- **Given problem**: Repeat the whole listing exactly.

- **Data extract**:
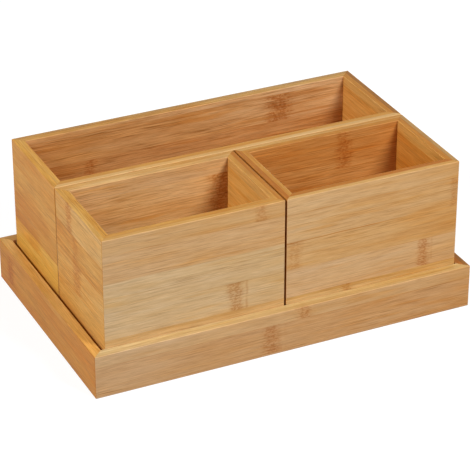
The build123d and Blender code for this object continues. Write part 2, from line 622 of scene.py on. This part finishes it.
def make_floor():
    """A white floor that keeps a soft shadow of the object."""
    mesh = bpy.data.meshes.new("floor")
    half = FLOOR_SIZE / 2
    outline = ((-half, -half), (half, -half), (half, half), (-half, half))
    mesh.from_pydata([(x, y, -FLOOR_DROP) for x, y in outline], [], [(0, 1, 2, 3)])
    floor = bpy.data.objects.new("floor", mesh)
    bpy.context.scene.collection.objects.link(floor)
    material = new_material("floor")
    tree = material.node_tree
    grey = (FLOOR_GREY, FLOOR_GREY, FLOOR_GREY, 1.0)
    matt = add_node(tree, "ShaderNodeBsdfDiffuse", {"Color": grey}).outputs[0]
    strength = calc(tree, "MULTIPLY", looked_at(tree), FLOOR_GLOW)
    glow = add_node(tree, "ShaderNodeEmission", {"Strength": strength}).outputs[0]
    both = add_node(tree, "ShaderNodeAddShader", {0: matt, 1: glow}).outputs[0]
    add_node(tree, "ShaderNodeOutputMaterial", {0: both})
    mesh.materials.append(material)


def make_world(fill):
    """A white room: white where it is looked at, and an even fill on the object."""
    world = bpy.data.worlds.new("room")
    bpy.context.scene.world = world
    world.use_nodes = True
    tree = world.node_tree
    tree.nodes.clear()
    strength = calc(tree, "MAXIMUM", looked_at(tree), fill)
    inputs = {"Color": (1.0, 1.0, 1.0, 1.0), "Strength": strength}
    background = add_node(tree, "ShaderNodeBackground", inputs).outputs[0]
    add_node(tree, "ShaderNodeOutputWorld", {0: background})


def from_angles(azimuth, elevation):
    """Direction from the object, by angles in degrees: azimuth 0 is the front and 90 the right side."""
    a, e = math.radians(azimuth), math.radians(elevation)
    return Vector((math.sin(a) * math.cos(e), -math.cos(a) * math.cos(e), math.sin(e)))


def softbox(name, azimuth, elevation, distance, size, power, glossy=True):
    """A square lamp that looks at the object."""
    data = bpy.data.lights.new(name, "AREA")
    data.shape = "SQUARE"
    data.size = size
    data.energy = power
    lamp = bpy.data.objects.new(name, data)
    lamp.visible_glossy = glossy
    direction = from_angles(azimuth, elevation)
    lamp.location = direction * distance
    lamp.rotation_mode = "QUATERNION"
    lamp.rotation_quaternion = direction.to_track_quat("Z", "Y")
    bpy.context.scene.collection.objects.link(lamp)


def make_camera(azimuth, elevation, distance, target, lens):
    """The scene's camera, at the photo's viewing angle."""
    data = bpy.data.cameras.new("camera")
    data.sensor_width = 36.0
    data.lens = lens
    data.clip_start, data.clip_end = 0.05, 50.0
    camera = bpy.data.objects.new("camera", data)
    back = from_angles(azimuth, elevation)
    camera.location = Vector(target) + back * distance
    camera.rotation_mode = "QUATERNION"
    camera.rotation_quaternion = (-back).to_track_quat("-Z", "Y")
    bpy.context.scene.collection.objects.link(camera)
    bpy.context.scene.camera = camera


make_floor()
make_world(fill=0.06)
softbox("key", azimuth=22.0, elevation=39.0, distance=1.6, size=0.45, power=19.4)
softbox("left", azimuth=-83.0, elevation=39.0, distance=1.6, size=0.38, power=16.3)
softbox("back", azimuth=150.0, elevation=27.0, distance=1.6, size=0.8, power=8.5, glossy=False)
make_camera(
    azimuth=-25.412, elevation=28.885, distance=1.71897, target=(0.00531, 0.00596, 0.04389), lens=175.93
)
bpy.context.scene.view_settings.view_transform = "Standard"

- **Full answer**:
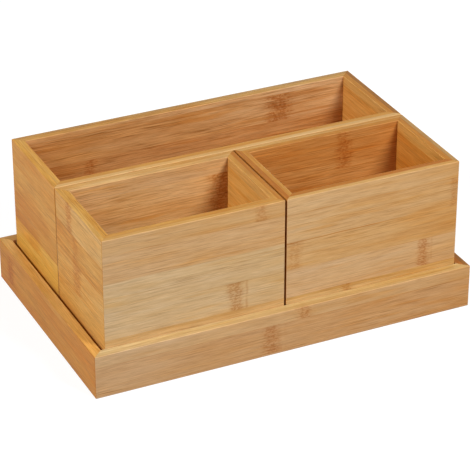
The build123d and Blender code for this object continues. Write part 2, from line 622 of scene.py on. This part finishes it.
def make_floor():
    """A white floor that keeps a soft shadow of the object."""
    mesh = bpy.data.meshes.new("floor")
    half = FLOOR_SIZE / 2
    outline = ((-half, -half), (half, -half), (half, half), (-half, half))
    mesh.from_pydata([(x, y, -FLOOR_DROP) for x, y in outline], [], [(0, 1, 2, 3)])
    floor = bpy.data.objects.new("floor", mesh)
    bpy.context.scene.collection.objects.link(floor)
    material = new_material("floor")
    tree = material.node_tree
    grey = (FLOOR_GREY, FLOOR_GREY, FLOOR_GREY, 1.0)
    matt = add_node(tree, "ShaderNodeBsdfDiffuse", {"Color": grey}).outputs[0]
    strength = calc(tree, "MULTIPLY", looked_at(tree), FLOOR_GLOW)
    glow = add_node(tree, "ShaderNodeEmission", {"Strength": strength}).outputs[0]
    both = add_node(tree, "ShaderNodeAddShader", {0: matt, 1: glow}).outputs[0]
    add_node(tree, "ShaderNodeOutputMaterial", {0: both})
    mesh.materials.append(material)


def make_world(fill):
    """A white room: white where it is looked at, and an even fill on the object."""
    world = bpy.data.worlds.new("room")
    bpy.context.scene.world = world
    world.use_nodes = True
    tree = world.node_tree
    tree.nodes.clear()
    strength = calc(tree, "MAXIMUM", looked_at(tree), fill)
    inputs = {"Color": (1.0, 1.0, 1.0, 1.0), "Strength": strength}
    background = add_node(tree, "ShaderNodeBackground", inputs).outputs[0]
    add_node(tree, "ShaderNodeOutputWorld", {0: background})


def from_angles(azimuth, elevation):
    """Direction from the object, by angles in degrees: azimuth 0 is the front and 90 the right side."""
    a, e = math.radians(azimuth), math.radians(elevation)
    return Vector((math.sin(a) * math.cos(e), -math.cos(a) * math.cos(e), math.sin(e)))


def softbox(name, azimuth, elevation, distance, size, power, glossy=True):
    """A square lamp that looks at the object."""
    data = bpy.data.lights.new(name, "AREA")
    data.shape = "SQUARE"
    data.size = size
    data.energy = power
    lamp = bpy.data.objects.new(name, data)
    lamp.visible_glossy = glossy
    direction = from_angles(azimuth, elevation)
    lamp.location = direction * distance
    lamp.rotation_mode = "QUATERNION"
    lamp.rotation_quaternion = direction.to_track_quat("Z", "Y")
    bpy.context.scene.collection.objects.link(lamp)


def make_camera(azimuth, elevation, distance, target, lens):
    """The scene's camera, at the photo's viewing angle."""
    data = bpy.data.cameras.new("camera")
    data.sensor_width = 36.0
    data.lens = lens
    data.clip_start, data.clip_end = 0.05, 50.0
    camera = bpy.data.objects.new("camera", data)
    back = from_angles(azimuth, elevation)
    camera.location = Vector(target) + back * distance
    camera.rotation_mode = "QUATERNION"
    camera.rotation_quaternion = (-back).to_track_quat("-Z", "Y")
    bpy.context.scene.collection.objects.link(camera)
    bpy.context.scene.camera = camera


make_floor()
make_world(fill=0.06)
softbox("key", azimuth=22.0, elevation=39.0, distance=1.6, size=0.45, power=19.4)
softbox("left", azimuth=-83.0, elevation=39.0, distance=1.6, size=0.38, power=16.3)
softbox("back", azimuth=150.0, elevation=27.0, distance=1.6, size=0.8, power=8.5, glossy=False)
make_camera(
    azimuth=-25.412, elevation=28.885, distance=1.71897, target=(0.00531, 0.00596, 0.04389), lens=175.93
)
bpy.context.scene.view_settings.view_transform = "Standard"